→ **Objective**
Output every line of the data exactly as it appears.

→ **Collected material**
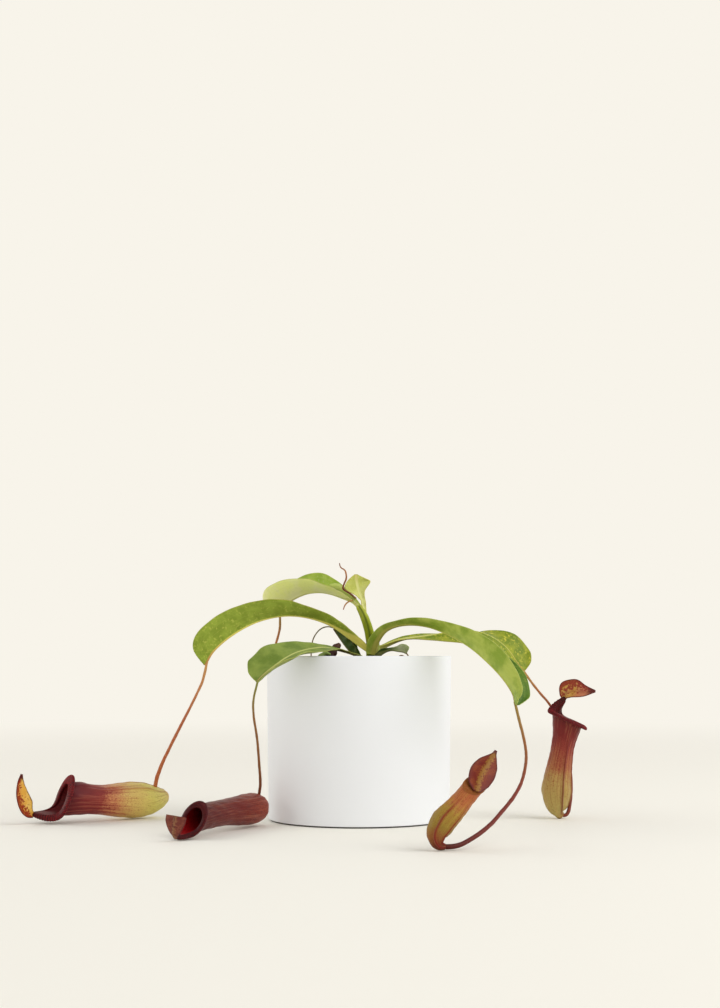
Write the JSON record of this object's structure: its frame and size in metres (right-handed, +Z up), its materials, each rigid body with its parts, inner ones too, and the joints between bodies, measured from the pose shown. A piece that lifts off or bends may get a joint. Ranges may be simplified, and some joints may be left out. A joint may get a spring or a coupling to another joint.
{
  "type": "potted pitcher plant",
  "caption": "Tropical pitcher plant in a plain round pot: folded leathery leaves run on as tendrils that end in lidded pitchers round the pot.",
  "frame": {"origin": "centre of the underside of the pot", "axes": "+Z up; -Y towards the viewer of the picture; +X to that viewer's right, along the plant's widest spread"},
  "size_m": [0.5063, 0.3414, 0.2291],
  "materials": {
    "pot": "matte white glaze",
    "soil": "damp bark and coir chips, matte",
    "stem": "smooth green stem, semi-gloss",
    "leaf_green": "leathery leaf, semi-gloss",
    "leaf_blue_green": "leathery leaf with a matte sheen",
    "leaf_pale": "pale leathery leaf",
    "leaf_young": "soft young leaf",
    "leaf_dark": "dark leathery leaf",
    "tendril_tan": "smooth tan tendril",
    "tendril_brown": "smooth brown tendril",
    "tendril_red": "smooth dark red tendril",
    "dry_brown": "dry brown tissue, matte",
    "lid_speckled": "yellow-orange with red speckles, semi-gloss",
    "lid_brown": "red-brown, semi-gloss",
    "pitcher_red": "maroon fading to yellow-olive, semi-gloss",
    "pitcher_dark": "dark red-brown, satin",
    "pitcher_olive": "olive-gold flushed with red, semi-gloss"
  },
  "bodies": {
    "root": {"pot": "pot", "soil": "soil", "stem": "stem", "leaf_left_large": "leaf_green", "leaf_left_small": "leaf_blue_green", "leaf_right_front": "leaf_green", "leaf_right_back": "leaf_green", "leaf_top": "leaf_pale", "leaf_youngest": "leaf_young", "leaf_crown_left": "leaf_dark", "leaf_crown_right": "leaf_blue_green", "leaf_rolled": "leaf_young", "tendril_left_large": "tendril_tan", "tendril_left_small": "tendril_brown", "tendril_right_front": "tendril_red", "tendril_right_back": "tendril_tan", "tendril_top": "tendril_tan", "tendril_youngest": "tendril_red", "tendril_hook": "tendril_tan", "tendril_crown_left": "tendril_brown", "tendril_crown_right": "tendril_brown", "pitcher_dried": "dry_brown", "scrap_left": "leaf_blue_green", "scrap_right": "dry_brown", "lid_far_left": "lid_speckled", "lid_left_front": "lid_brown", "lid_centre_young": "lid_brown", "lid_right": "lid_speckled", "pitcher_far_left": "pitcher_red", "pitcher_left_front": "pitcher_dark", "pitcher_centre_young": "pitcher_olive", "pitcher_right": "pitcher_red"}
  },
  "joints": []
}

→ **Problem solution**
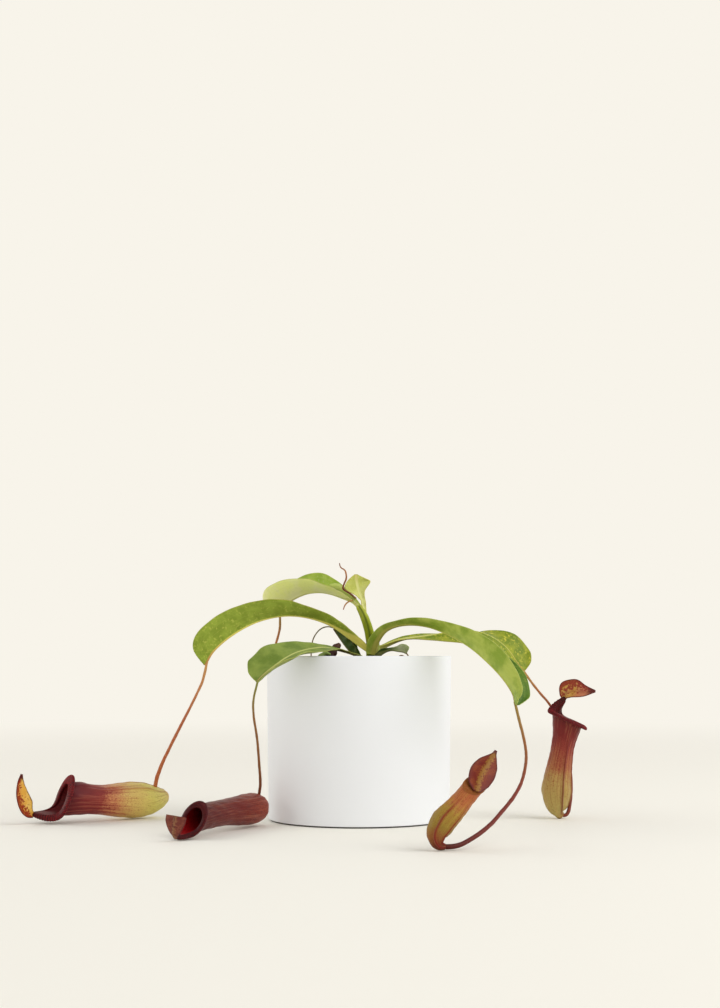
Write the JSON record of this object's structure: its frame and size in metres (right-handed, +Z up), its materials, each rigid body with its parts, inner ones too, and the joints between bodies, measured from the pose shown. A piece that lifts off or bends may get a joint. Ranges may be simplified, and some joints may be left out. A joint may get a spring or a coupling to another joint.
{
  "type": "potted pitcher plant",
  "caption": "Tropical pitcher plant in a plain round pot: folded leathery leaves run on as tendrils that end in lidded pitchers round the pot.",
  "frame": {"origin": "centre of the underside of the pot", "axes": "+Z up; -Y towards the viewer of the picture; +X to that viewer's right, along the plant's widest spread"},
  "size_m": [0.5063, 0.3414, 0.2291],
  "materials": {
    "pot": "matte white glaze",
    "soil": "damp bark and coir chips, matte",
    "stem": "smooth green stem, semi-gloss",
    "leaf_green": "leathery leaf, semi-gloss",
    "leaf_blue_green": "leathery leaf with a matte sheen",
    "leaf_pale": "pale leathery leaf",
    "leaf_young": "soft young leaf",
    "leaf_dark": "dark leathery leaf",
    "tendril_tan": "smooth tan tendril",
    "tendril_brown": "smooth brown tendril",
    "tendril_red": "smooth dark red tendril",
    "dry_brown": "dry brown tissue, matte",
    "lid_speckled": "yellow-orange with red speckles, semi-gloss",
    "lid_brown": "red-brown, semi-gloss",
    "pitcher_red": "maroon fading to yellow-olive, semi-gloss",
    "pitcher_dark": "dark red-brown, satin",
    "pitcher_olive": "olive-gold flushed with red, semi-gloss"
  },
  "bodies": {
    "root": {"pot": "pot", "soil": "soil", "stem": "stem", "leaf_left_large": "leaf_green", "leaf_left_small": "leaf_blue_green", "leaf_right_front": "leaf_green", "leaf_right_back": "leaf_green", "leaf_top": "leaf_pale", "leaf_youngest": "leaf_young", "leaf_crown_left": "leaf_dark", "leaf_crown_right": "leaf_blue_green", "leaf_rolled": "leaf_young", "tendril_left_large": "tendril_tan", "tendril_left_small": "tendril_brown", "tendril_right_front": "tendril_red", "tendril_right_back": "tendril_tan", "tendril_top": "tendril_tan", "tendril_youngest": "tendril_red", "tendril_hook": "tendril_tan", "tendril_crown_left": "tendril_brown", "tendril_crown_right": "tendril_brown", "pitcher_dried": "dry_brown", "scrap_left": "leaf_blue_green", "scrap_right": "dry_brown", "lid_far_left": "lid_speckled", "lid_left_front": "lid_brown", "lid_centre_young": "lid_brown", "lid_right": "lid_speckled", "pitcher_far_left": "pitcher_red", "pitcher_left_front": "pitcher_dark", "pitcher_centre_young": "pitcher_olive", "pitcher_right": "pitcher_red"}
  },
  "joints": []
}